[Dataset rows]
───

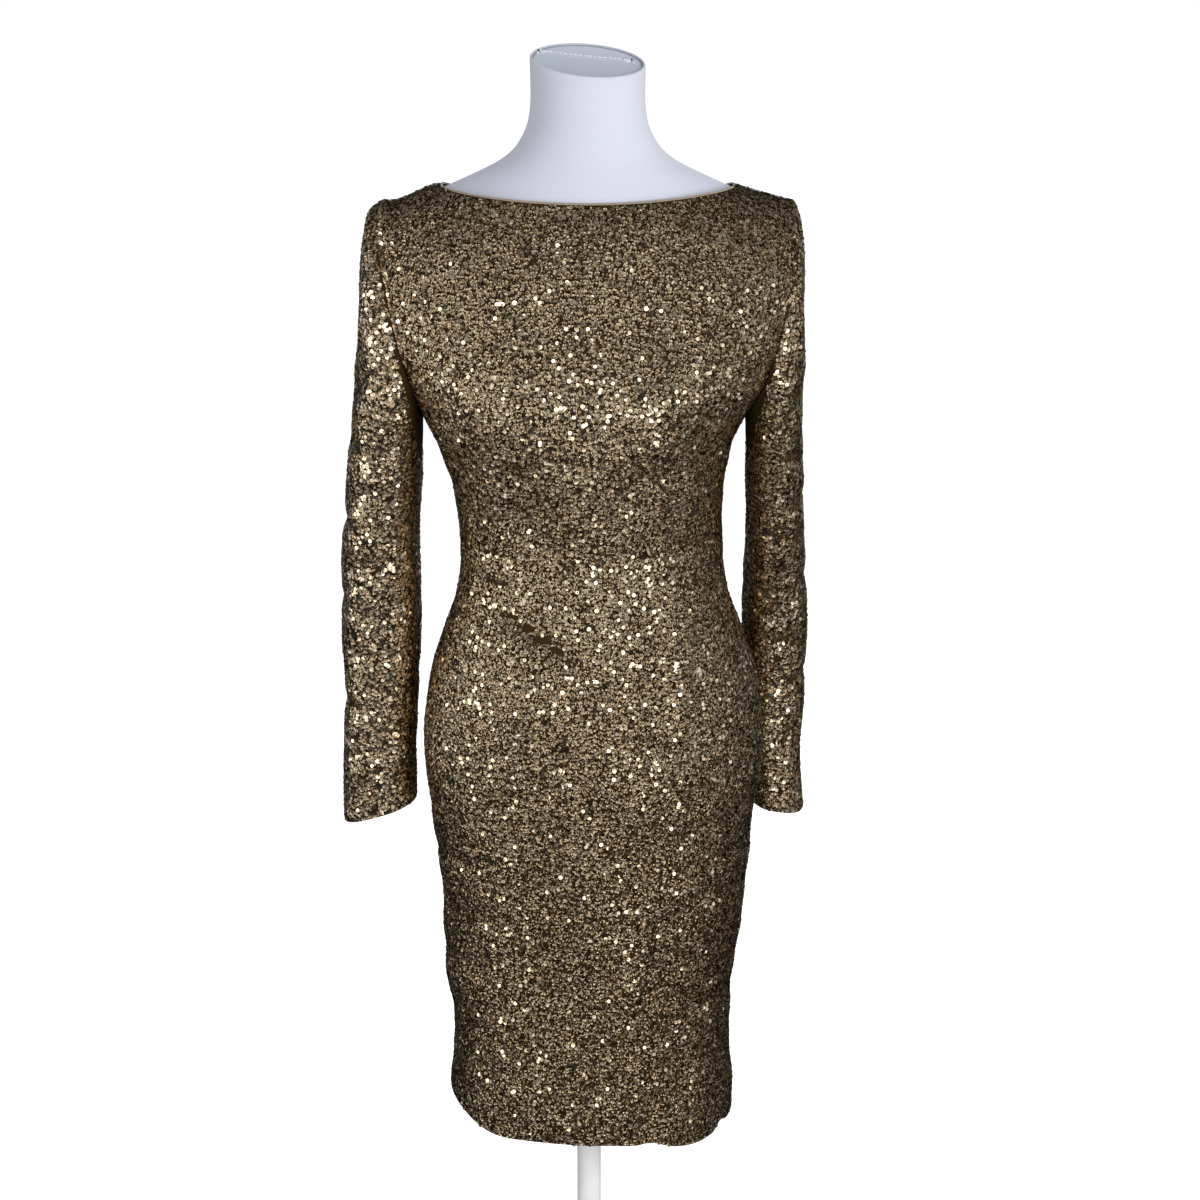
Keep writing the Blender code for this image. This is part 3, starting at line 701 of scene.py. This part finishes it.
BACK_FOLDS = table(FOLD_COLUMNS, [
    (-0.090, -0.350, 0.100, 5, 0.0070, -0.0024, 0.003),
    (-0.075, -0.374, 0.120, -4, 0.0075, -0.0026, -0.002),
    (0.070, -0.342, 0.120, -6, 0.0080, -0.0026, 0.003),
    (0.085, -0.368, 0.100, 4, 0.0070, -0.0022, -0.003),
    (0.000, -0.392, 0.140, 1, 0.0100, -0.0022, 0.004),
    (-0.050, -0.430, 0.090, 38, 0.0090, 0.0022, 0.003),
    (0.055, -0.432, 0.100, -40, 0.0090, 0.0022, 0.003),
    (-0.125, -0.160, 0.100, 35, 0.0090, -0.0026, 0.003),
    (0.125, -0.155, 0.095, -36, 0.0090, -0.0024, 0.003),
    (-0.055, -0.215, 0.110, 60, 0.0110, 0.0018, 0.004),
    (0.060, -0.225, 0.120, -58, 0.0110, 0.0018, 0.004),
    (-0.040, -0.600, 0.120, 12, 0.0140, -0.0020, 0.006),
    (0.050, -0.625, 0.130, -10, 0.0150, -0.0020, 0.006),
    (-0.060, -0.800, 0.240, 88, 0.0190, 0.0022, 0.006),
    (0.020, -0.780, 0.260, 93, 0.0200, -0.0020, 0.006),
    (0.085, -0.830, 0.220, 86, 0.0180, 0.0020, 0.005),
    (-0.132, -0.690, 0.100, -6, 0.0120, -0.0026, 0.003),
    (0.130, -0.740, 0.110, 5, 0.0130, -0.0024, 0.003),
])
PANEL_FOLDS = {"front": FRONT_FOLDS, "back": BACK_FOLDS}
SLACK_WAVES = (                        # wavelengths across and up, phase, height: slack all over the cloth
    (0.071, 0.093, 0.4, 0.00045),
    (0.049, 0.058, 1.9, 0.00030),
    (0.113, 0.041, 3.1, 0.00035),
)


def folds_at(folds, x, height):
    """Height of the folds: each adds depth (1 - t^2)^2 exp(-(off / width)^2), with t the share of its half
    length and off the distance from its bent line, and slack waves run through all of it."""
    raised = 0.0
    for fold in folds:
        lean = np.radians(fold["lean"])
        aside, above = x - fold["x"], height - fold["height"]
        t = np.clip(np.abs(aside * np.cos(lean) + above * np.sin(lean)) / (fold["length"] / 2), 0, 1)
        off = above * np.cos(lean) - aside * np.sin(lean) - fold["bow"] * (1 - t * t)
        raised = raised + fold["depth"] * (1 - t * t) ** 2 * np.exp(-(off / fold["width"]) ** 2)
    for wide, tall, phase, rise in SLACK_WAVES:
        raised = raised + rise * np.sin(2 * np.pi * x / wide + phase) * np.sin(
            2 * np.pi * height / tall + 2 * phase + x / wide)
    return raised


def armhole_reach(share):
    """Half width and height of the armhole's edge: share 0 at the underarm, 1 at the shoulder tip."""
    height = UNDERARM + (SHOULDER_TIP - UNDERARM) * share
    power = read(FIGURE, height, "squareness")
    bite = ARMHOLE_BITE * np.sqrt(np.sin(np.pi * np.clip(share, 0, 1)))
    tip = np.clip((share - 1 + TIP_FADE) / TIP_FADE, 0, 1)
    wide = read(FIGURE, height, "half_width") * (1 - tip) + TIP_REACH * tip
    reach = wide * np.cos(bite) ** (2 / power)
    return np.where(share > 0.5, np.minimum(reach, ARMHOLE_MOST), reach), height


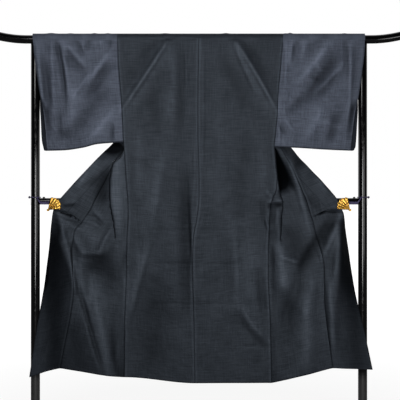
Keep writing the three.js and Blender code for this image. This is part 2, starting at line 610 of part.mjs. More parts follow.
function strap(side) {
  const x = SIGN[side] * STAND.postX;
  const ringR = STAND.postR + GAP + STRAP.cord;
  const loop = new THREE.TorusGeometry(ringR, STRAP.cord, 8, 32).translate(x, 0, STRAP.loopZ);
  const knotX = x + SIGN[side] * (ringR + STRAP.cord);
  const knot = new THREE.SphereGeometry(STRAP.knot, 14, 10).translate(knotX, 0, STRAP.loopZ);
  const outline = new THREE.Shape();
  const [inner, outer] = [STRAP.endX, STAND.postX - 6];
  const low = STRAP.z - STRAP.wide / 2;
  const shoulder = outer - 14; // where the ribbon narrows towards the loop
  const points = [
    [inner, low],
    [shoulder, low],
    [outer, STRAP.loopZ - STRAP.cord],
    [outer, STRAP.loopZ + STRAP.cord],
    [shoulder, low + STRAP.wide],
    [inner, low + STRAP.wide],
  ];
  outline.setFromPoints(points.map(([px, pz]) => new THREE.Vector2(SIGN[side] * px, pz)));
  const ribbon = new THREE.ExtrudeGeometry(outline, { depth: STRAP.thick, bevelEnabled: false });
  ribbon.rotateX(Math.PI / 2).translate(0, STRAP.ribbonY + STRAP.thick / 2, 0);
  const bridge = new THREE.BoxGeometry(14, 8, 2 * STRAP.cord);
  bridge.translate(SIGN[side] * (outer - 2), -STAND.postR - 1, STRAP.loopZ);
  const hole = solidOf(rod(STAND.postR + GAP, 60, 48).translate(x, 0, STRAP.loopZ));
  return geometryOf(solidOf(loop).add(solidOf(knot)).add(solidOf(ribbon)).add(solidOf(bridge)).subtract(hole));
}

// ---- The whole part ---------------------------------------------------------------------------------
const kimonoOnStand = new THREE.Group();

function addPiece(name, geometry, look) {
  const mesh = new THREE.Mesh(geometry, new THREE.MeshStandardMaterial(look));
  mesh.name = name;
  kimonoOnStand.add(mesh);
}

addPiece("top_rail", topRail(), COLOUR.lacquer);
addPiece("middle_bar", middleBar(), COLOUR.lacquer);
addPiece("collar", collarBand(), COLOUR.cloth);
for (const side of ["left", "right"]) {
  addPiece("post_" + side, post(SIGN[side]), COLOUR.lacquer);
  addPiece("foot_" + side, foot(SIGN[side]), COLOUR.lacquer);
  addPiece("socket_" + side, socket(SIGN[side]), COLOUR.lacquer);
  addPiece("body_" + side, bodyPanel(side), COLOUR.cloth);
  addPiece("sleeve_" + side, sleeve(side), COLOUR.cloth);
  addPiece("okumi_" + side, okumiPanel(side), COLOUR.cloth);
  addPiece("clip_" + side, clip(side), COLOUR.gold);
  addPiece("strap_" + side, strap(side), COLOUR.cord);
}

export default kimonoOnStand;
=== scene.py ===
"""A men's kimono hung over a lacquered kimono stand, its back shown and its fronts drawn out sideways.

Lengths in the tables and size classes are millimetres in the frame of the stand: +Z up, the garment's
back to -Y, the origin on the floor midway between the posts. Meshes are written in metres.
"""

from __future__ import annotations

import logging
import math
from dataclasses import dataclass, field
from enum import Enum
from typing import Any, Callable, Sequence

import bpy
import numpy as np
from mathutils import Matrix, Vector


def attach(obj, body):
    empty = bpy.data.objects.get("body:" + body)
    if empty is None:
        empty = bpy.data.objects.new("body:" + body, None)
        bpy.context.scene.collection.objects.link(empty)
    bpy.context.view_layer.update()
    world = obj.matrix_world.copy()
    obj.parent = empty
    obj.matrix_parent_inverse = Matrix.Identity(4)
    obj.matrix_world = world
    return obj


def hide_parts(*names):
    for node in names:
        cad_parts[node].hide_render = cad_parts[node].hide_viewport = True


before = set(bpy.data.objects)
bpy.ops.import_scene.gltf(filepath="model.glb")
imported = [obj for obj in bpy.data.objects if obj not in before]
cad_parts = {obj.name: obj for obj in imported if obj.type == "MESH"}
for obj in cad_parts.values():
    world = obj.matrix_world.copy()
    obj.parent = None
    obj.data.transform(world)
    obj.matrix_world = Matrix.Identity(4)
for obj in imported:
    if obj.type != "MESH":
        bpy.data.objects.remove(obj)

MM = 0.001
BODY = "root"
LOG = logging.getLogger("kimono")

Array = np.ndarray


# ---- Sizes -----------------------------------------------------------------------------------------
class Side(Enum):
    """The viewer's left or right, looking at the garment's back."""

    LEFT = "left"
    RIGHT = "right"

    @property
    def sign(self) -> int:
        """-1 for the left, 1 for the right."""
        return -1 if self is Side.LEFT else 1


@dataclass(frozen=True)
class StandSizes:
    """Sizes of the stand, in millimetres."""

    rail_z: float = 1562
    rail_r: float = 17
    rail_half: float = 870
    rail_straight: float = 690
    rail_rise: float = 0.001
    post_x: float = 658
    post_r: float = 18
    saddle: float = 14
    bar_z: float = 911
    bar_r: float = 13
    foot_long: float = 440
    foot_wide: float = 46
    foot_high: float = 30
    socket_r: float = 27
    socket_high: float = 28


@dataclass(frozen=True)
class ClothSizes:
    """Sizes of the garment, in millimetres."""

    gap: float = 0.1
    wall: float = 1.4
    collar_wall: float = 2.4
    hem_centre: float = 184
    neck_half: float = 90
    cuff_open_z: float = 1330
    armhole_end: float = 430
    row: float = 6
    column: float = 5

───

# Short task:
Give the exact lines, and only those, from the line containing "---- The whole" through the line containing "imported = [obj" in the entries above.

# Solution for this exercise:
// ---- The whole part ---------------------------------------------------------------------------------
const kimonoOnStand = new THREE.Group();

function addPiece(name, geometry, look) {
  const mesh = new THREE.Mesh(geometry, new THREE.MeshStandardMaterial(look));
  mesh.name = name;
  kimonoOnStand.add(mesh);
}

addPiece("top_rail", topRail(), COLOUR.lacquer);
addPiece("middle_bar", middleBar(), COLOUR.lacquer);
addPiece("collar", collarBand(), COLOUR.cloth);
for (const side of ["left", "right"]) {
  addPiece("post_" + side, post(SIGN[side]), COLOUR.lacquer);
  addPiece("foot_" + side, foot(SIGN[side]), COLOUR.lacquer);
  addPiece("socket_" + side, socket(SIGN[side]), COLOUR.lacquer);
  addPiece("body_" + side, bodyPanel(side), COLOUR.cloth);
  addPiece("sleeve_" + side, sleeve(side), COLOUR.cloth);
  addPiece("okumi_" + side, okumiPanel(side), COLOUR.cloth);
  addPiece("clip_" + side, clip(side), COLOUR.gold);
  addPiece("strap_" + side, strap(side), COLOUR.cord);
}

export default kimonoOnStand;
=== scene.py ===
"""A men's kimono hung over a lacquered kimono stand, its back shown and its fronts drawn out sideways.

Lengths in the tables and size classes are millimetres in the frame of the stand: +Z up, the garment's
back to -Y, the origin on the floor midway between the posts. Meshes are written in metres.
"""

from __future__ import annotations

import logging
import math
from dataclasses import dataclass, field
from enum import Enum
from typing import Any, Callable, Sequence

import bpy
import numpy as np
from mathutils import Matrix, Vector


def attach(obj, body):
    empty = bpy.data.objects.get("body:" + body)
    if empty is None:
        empty = bpy.data.objects.new("body:" + body, None)
        bpy.context.scene.collection.objects.link(empty)
    bpy.context.view_layer.update()
    world = obj.matrix_world.copy()
    obj.parent = empty
    obj.matrix_parent_inverse = Matrix.Identity(4)
    obj.matrix_world = world
    return obj


def hide_parts(*names):
    for node in names:
        cad_parts[node].hide_render = cad_parts[node].hide_viewport = True


before = set(bpy.data.objects)
bpy.ops.import_scene.gltf(filepath="model.glb")
imported = [obj for obj in bpy.data.objects if obj not in before]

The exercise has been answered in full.